* Stated task *
Each line containing the word "materials" should be found and copied.

* Data to use *
^^^^

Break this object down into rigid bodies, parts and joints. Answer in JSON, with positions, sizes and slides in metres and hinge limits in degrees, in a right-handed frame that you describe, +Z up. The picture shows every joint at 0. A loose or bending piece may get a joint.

^^^^

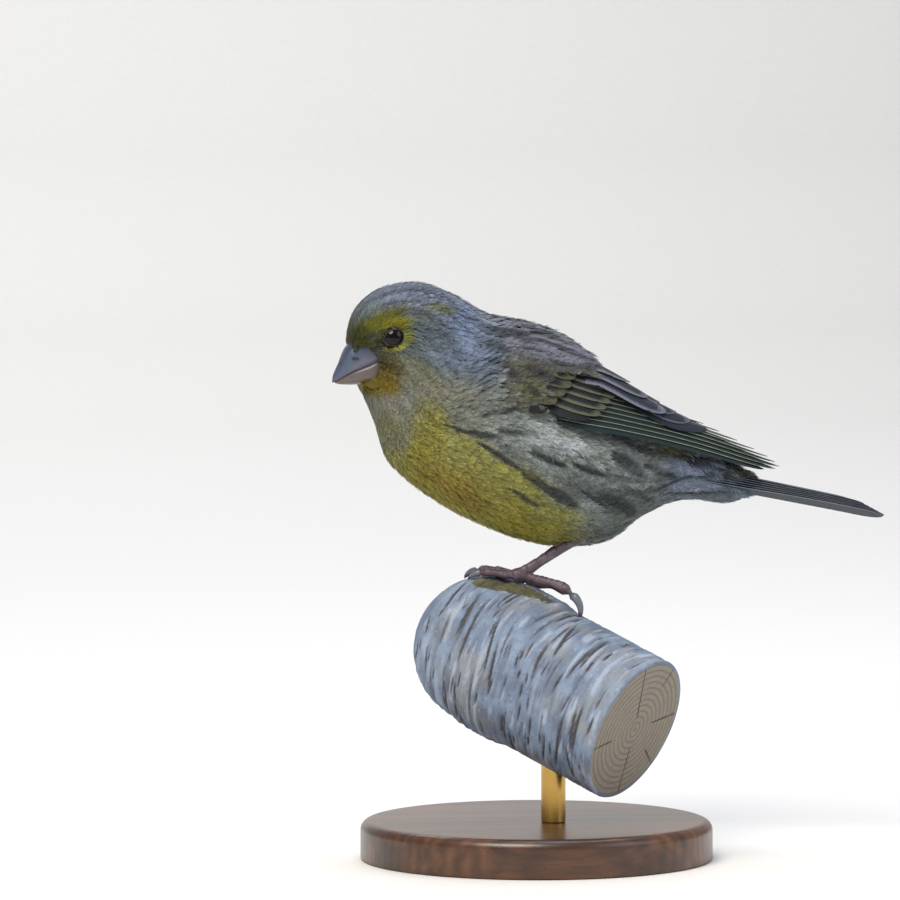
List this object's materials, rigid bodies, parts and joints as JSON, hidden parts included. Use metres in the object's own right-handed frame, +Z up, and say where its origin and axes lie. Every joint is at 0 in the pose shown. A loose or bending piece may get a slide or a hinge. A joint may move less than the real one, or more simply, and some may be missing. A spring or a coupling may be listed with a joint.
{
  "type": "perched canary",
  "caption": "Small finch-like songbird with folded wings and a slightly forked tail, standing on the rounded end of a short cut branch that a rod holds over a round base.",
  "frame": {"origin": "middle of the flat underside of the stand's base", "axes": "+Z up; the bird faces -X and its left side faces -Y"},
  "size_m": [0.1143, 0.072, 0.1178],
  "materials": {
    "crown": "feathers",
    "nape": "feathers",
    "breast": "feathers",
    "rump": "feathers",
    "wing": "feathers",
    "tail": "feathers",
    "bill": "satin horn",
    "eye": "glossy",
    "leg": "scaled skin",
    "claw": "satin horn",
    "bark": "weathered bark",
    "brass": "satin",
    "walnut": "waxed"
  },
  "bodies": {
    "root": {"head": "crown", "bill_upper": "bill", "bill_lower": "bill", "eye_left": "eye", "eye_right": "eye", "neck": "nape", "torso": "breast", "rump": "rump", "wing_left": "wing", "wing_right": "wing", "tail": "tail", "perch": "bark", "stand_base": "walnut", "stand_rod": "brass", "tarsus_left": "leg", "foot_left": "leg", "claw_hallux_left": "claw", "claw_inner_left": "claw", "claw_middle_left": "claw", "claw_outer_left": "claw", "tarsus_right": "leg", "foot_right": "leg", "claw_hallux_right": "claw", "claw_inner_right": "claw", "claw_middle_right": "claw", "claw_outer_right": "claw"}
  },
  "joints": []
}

^^^^

* Output of the task *
List this object's materials, rigid bodies, parts and joints as JSON, hidden parts included. Use metres in the object's own right-handed frame, +Z up, and say where its origin and axes lie. Every joint is at 0 in the pose shown. A loose or bending piece may get a slide or a hinge. A joint may move less than the real one, or more simply, and some may be missing. A spring or a coupling may be listed with a joint.
  "materials": {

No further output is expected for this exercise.